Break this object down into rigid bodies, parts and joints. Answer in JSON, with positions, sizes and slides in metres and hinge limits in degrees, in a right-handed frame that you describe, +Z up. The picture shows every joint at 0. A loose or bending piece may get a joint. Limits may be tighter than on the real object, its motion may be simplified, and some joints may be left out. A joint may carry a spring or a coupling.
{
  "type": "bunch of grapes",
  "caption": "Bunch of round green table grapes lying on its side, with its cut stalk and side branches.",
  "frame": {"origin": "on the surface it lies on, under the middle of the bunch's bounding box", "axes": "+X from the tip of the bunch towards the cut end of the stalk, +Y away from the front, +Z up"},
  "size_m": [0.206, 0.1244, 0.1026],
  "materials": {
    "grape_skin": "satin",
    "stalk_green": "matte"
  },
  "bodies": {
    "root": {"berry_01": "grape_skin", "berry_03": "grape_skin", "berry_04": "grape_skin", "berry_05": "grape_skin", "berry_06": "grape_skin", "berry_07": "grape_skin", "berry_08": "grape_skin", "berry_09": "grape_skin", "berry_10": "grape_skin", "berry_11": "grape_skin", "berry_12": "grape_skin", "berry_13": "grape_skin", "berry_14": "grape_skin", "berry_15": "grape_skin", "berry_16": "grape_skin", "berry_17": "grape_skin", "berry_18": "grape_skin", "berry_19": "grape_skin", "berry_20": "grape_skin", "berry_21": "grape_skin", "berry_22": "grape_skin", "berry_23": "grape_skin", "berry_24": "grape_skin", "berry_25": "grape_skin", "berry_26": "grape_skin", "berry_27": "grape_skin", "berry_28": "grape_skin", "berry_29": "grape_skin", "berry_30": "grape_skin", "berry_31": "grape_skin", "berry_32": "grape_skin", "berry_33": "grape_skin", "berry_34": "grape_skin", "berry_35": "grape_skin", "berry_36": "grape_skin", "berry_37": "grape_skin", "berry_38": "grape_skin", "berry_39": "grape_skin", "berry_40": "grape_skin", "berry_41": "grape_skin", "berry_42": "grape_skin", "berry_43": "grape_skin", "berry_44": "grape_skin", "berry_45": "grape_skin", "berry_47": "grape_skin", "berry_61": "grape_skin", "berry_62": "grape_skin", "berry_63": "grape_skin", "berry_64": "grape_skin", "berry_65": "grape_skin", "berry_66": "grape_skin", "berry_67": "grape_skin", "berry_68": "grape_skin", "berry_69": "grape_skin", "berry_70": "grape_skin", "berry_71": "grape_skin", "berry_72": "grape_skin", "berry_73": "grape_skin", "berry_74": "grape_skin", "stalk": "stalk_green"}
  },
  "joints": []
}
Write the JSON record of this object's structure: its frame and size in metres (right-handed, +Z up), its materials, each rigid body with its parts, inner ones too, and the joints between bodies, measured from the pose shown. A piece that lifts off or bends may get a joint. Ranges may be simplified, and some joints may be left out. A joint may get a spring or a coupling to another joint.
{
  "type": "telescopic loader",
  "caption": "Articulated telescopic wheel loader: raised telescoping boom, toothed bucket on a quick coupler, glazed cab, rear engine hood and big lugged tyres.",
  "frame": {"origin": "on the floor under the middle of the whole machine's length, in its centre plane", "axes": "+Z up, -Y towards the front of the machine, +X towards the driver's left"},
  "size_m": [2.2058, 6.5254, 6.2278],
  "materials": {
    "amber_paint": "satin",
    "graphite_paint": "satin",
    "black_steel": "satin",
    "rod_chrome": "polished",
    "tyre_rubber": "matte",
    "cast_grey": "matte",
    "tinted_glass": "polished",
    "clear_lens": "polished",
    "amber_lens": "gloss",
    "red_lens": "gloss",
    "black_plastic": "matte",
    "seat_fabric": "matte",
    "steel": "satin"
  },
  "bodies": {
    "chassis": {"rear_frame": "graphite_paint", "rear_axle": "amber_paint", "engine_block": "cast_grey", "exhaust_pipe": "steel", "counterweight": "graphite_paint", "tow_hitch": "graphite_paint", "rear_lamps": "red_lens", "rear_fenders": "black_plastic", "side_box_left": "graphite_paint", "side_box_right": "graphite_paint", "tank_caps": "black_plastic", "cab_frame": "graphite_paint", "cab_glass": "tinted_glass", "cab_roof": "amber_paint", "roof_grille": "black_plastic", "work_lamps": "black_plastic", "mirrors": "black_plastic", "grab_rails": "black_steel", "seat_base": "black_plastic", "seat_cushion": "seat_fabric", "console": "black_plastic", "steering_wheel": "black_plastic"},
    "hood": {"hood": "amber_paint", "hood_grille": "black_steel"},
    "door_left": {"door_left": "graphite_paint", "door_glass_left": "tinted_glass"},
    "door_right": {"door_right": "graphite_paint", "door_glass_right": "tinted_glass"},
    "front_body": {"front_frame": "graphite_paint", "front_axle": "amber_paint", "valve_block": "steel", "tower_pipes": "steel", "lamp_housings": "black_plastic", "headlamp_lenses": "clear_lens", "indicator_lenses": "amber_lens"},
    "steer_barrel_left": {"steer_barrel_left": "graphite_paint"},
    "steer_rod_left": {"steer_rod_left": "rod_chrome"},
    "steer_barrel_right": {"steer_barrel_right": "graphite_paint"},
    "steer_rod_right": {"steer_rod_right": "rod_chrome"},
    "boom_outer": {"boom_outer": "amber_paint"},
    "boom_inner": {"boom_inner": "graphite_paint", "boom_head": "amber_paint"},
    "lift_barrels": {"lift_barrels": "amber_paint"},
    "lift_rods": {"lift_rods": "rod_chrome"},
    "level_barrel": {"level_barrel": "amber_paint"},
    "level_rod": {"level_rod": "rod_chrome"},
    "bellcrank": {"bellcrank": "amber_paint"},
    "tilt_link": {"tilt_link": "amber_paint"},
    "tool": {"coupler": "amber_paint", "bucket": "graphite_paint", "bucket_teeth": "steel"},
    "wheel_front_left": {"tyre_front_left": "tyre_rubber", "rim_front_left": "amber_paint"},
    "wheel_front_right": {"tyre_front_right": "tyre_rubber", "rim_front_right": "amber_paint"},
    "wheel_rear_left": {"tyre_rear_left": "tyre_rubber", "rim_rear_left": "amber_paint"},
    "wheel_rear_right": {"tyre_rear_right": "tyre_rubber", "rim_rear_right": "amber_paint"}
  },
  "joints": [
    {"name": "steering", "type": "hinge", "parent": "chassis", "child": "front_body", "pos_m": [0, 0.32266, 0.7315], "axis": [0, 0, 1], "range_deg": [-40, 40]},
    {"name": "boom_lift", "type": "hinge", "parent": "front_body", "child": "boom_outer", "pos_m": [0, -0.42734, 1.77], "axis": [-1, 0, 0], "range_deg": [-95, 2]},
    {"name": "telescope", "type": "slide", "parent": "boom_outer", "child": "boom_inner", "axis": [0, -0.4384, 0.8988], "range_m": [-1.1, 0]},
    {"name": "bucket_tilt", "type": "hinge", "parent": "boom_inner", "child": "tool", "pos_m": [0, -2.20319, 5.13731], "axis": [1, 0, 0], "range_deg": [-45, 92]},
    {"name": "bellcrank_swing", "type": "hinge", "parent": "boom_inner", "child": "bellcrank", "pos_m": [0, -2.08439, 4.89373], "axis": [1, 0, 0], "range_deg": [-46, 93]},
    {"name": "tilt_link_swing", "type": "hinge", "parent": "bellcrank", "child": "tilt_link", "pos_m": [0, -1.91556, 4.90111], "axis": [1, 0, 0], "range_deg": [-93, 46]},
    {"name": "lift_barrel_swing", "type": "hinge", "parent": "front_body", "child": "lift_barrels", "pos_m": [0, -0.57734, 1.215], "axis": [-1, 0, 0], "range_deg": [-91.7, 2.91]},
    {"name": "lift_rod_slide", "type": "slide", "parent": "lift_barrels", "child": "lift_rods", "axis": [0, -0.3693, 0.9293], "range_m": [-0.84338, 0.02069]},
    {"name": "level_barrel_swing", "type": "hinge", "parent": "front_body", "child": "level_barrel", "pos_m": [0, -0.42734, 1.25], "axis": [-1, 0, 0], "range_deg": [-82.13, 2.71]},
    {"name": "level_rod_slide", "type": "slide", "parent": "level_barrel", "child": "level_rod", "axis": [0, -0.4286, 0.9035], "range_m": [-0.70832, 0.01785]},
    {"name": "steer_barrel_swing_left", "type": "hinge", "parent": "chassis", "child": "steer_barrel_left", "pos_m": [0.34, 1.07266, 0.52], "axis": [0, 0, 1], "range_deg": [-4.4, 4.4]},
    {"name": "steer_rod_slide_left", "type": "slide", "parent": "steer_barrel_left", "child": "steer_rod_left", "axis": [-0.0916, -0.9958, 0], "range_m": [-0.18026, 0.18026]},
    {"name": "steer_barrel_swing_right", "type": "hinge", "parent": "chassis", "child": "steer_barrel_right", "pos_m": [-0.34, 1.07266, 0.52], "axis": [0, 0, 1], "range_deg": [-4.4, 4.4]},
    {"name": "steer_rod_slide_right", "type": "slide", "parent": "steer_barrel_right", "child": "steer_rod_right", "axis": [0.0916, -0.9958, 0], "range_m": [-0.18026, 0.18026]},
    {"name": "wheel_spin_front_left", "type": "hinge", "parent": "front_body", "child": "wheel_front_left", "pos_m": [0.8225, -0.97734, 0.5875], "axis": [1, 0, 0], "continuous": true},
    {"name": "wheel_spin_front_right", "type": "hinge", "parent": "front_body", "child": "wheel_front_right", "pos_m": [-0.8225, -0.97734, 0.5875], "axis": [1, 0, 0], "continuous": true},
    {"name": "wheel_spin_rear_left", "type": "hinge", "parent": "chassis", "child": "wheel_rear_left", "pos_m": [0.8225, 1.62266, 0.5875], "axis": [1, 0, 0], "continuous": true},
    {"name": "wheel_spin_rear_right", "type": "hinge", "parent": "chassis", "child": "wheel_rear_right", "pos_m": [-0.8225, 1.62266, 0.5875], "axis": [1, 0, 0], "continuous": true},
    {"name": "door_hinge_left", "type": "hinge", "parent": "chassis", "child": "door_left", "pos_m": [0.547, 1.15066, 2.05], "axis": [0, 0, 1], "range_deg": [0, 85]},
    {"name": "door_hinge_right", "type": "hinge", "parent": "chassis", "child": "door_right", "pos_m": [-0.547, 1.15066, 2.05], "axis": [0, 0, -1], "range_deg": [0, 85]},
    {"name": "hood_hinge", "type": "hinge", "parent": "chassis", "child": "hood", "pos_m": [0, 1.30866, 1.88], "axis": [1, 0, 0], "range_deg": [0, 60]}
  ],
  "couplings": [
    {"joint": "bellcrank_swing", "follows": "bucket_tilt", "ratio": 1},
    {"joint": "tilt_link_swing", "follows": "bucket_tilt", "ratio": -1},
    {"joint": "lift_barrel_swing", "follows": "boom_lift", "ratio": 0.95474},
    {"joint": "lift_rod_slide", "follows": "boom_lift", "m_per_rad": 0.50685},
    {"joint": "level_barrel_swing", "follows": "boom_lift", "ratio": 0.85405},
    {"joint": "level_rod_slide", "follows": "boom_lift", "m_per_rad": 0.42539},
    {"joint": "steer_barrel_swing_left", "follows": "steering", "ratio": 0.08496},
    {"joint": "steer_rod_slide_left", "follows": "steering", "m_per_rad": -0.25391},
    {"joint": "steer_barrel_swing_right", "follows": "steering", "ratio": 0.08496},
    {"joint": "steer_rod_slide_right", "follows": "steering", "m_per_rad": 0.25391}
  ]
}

Task:
Search the data for the string "handed". List each line that has it.

Response to this task:
Break this object down into rigid bodies, parts and joints. Answer in JSON, with positions, sizes and slides in metres and hinge limits in degrees, in a right-handed frame that you describe, +Z up. The picture shows every joint at 0. A loose or bending piece may get a joint. Limits may be tighter than on the real object, its motion may be simplified, and some joints may be left out. A joint may carry a spring or a coupling.
Write the JSON record of this object's structure: its frame and size in metres (right-handed, +Z up), its materials, each rigid body with its parts, inner ones too, and the joints between bodies, measured from the pose shown. A piece that lifts off or bends may get a joint. Ranges may be simplified, and some joints may be left out. A joint may get a spring or a coupling to another joint.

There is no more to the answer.